Not having lectures this week has given me a bit of time to work on research for The Fire Control Problem, and my ideas about the future of innovation. In previous weeks I’ve reached the conclusion that the ‘creative destruction’ mindset for innovation isn’t fit for the future and that Systems Thinking can offer a more evolutionary approach.


This week I’ve been thinking about:

Scales for systems thinking

Systems thinking is very interesting, I don’t know why I’ve only just found out about it. My first thoughts were that it was a useful tool for problem definition (as the second stage in a double-diamond process) as it focuses on uncovering the surrounding and underlying causes of a problem, but questioned how well it could be used to understand unknowns. I think Mintzberg’s puzzling puzzles might be more useful for uncovering unknowns. It also occurred to me that systems thinking adds to my thoughts about platforms providing value in a circular manner in comparison to pipelines providing value in linear ways. This video changed and expanded my perspective and helped me see that it is also a paradigm shifting idea. Moving from always approaching work with a reductionist analysis mindset (which using systems thinking for problem definition is) to a systems-thinking synthesis approach feels awesome and inspiring, and something I want to explore much more.

It’s not all about riots

I’ve also found out a bit about anarchism, which has opened my mind to some of the philosophical underpinning anarchism provides for autonomous teams, cooperative working and how it works at the speed of trust. It’s something else I want to find out a lot more about and figure out how it fits as a useful set of ideas.

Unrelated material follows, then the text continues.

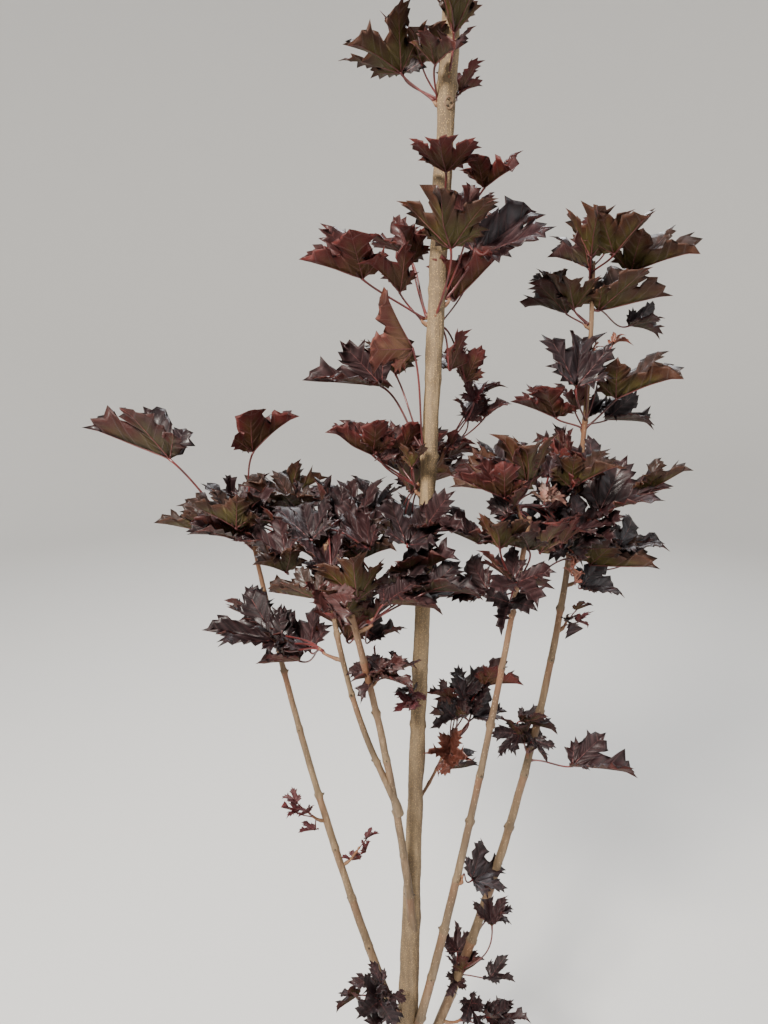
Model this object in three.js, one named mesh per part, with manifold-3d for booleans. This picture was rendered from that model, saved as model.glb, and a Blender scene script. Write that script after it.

This week on my Twitter people were talking about:

Working in the open

Using digital and Internet-era ways of working means being open about things you’ve learned, mistakes you’ve made, prototypes you’ve launched. I think a reflective practice is so important for learning and sharing it publicly spreads the learning and helps us all get better. ‘Digital’ is more than just a channel for marketing and embedding digital-thinking in all the work we do is going to be an even more essential in the next few years.

What leadership looks like

There was an interesting discussion about what modern leadership look like, including:

  • “the only goal that makes sense is learning”
  • “its not about telling people what to do, but about understanding what people are trying to achieve and helping coordinate different interests towards a common goal”
  • “adapt the plan to the people, not the people to the plan”
  • “those working on related things are not competitors, and being open about what you are working on, and promoting and encouraging people who are working on similar things, is a good thing.”

To me, some of this fits with my thoughts on everyone’s job being to learn and integrate the learning into the organisation, and how leadership allows and encourages this. How an organisation integrates learning is essential for it to become or remain an innovative organisation, as knowledge, information and intellectual assets are so vital for innovation.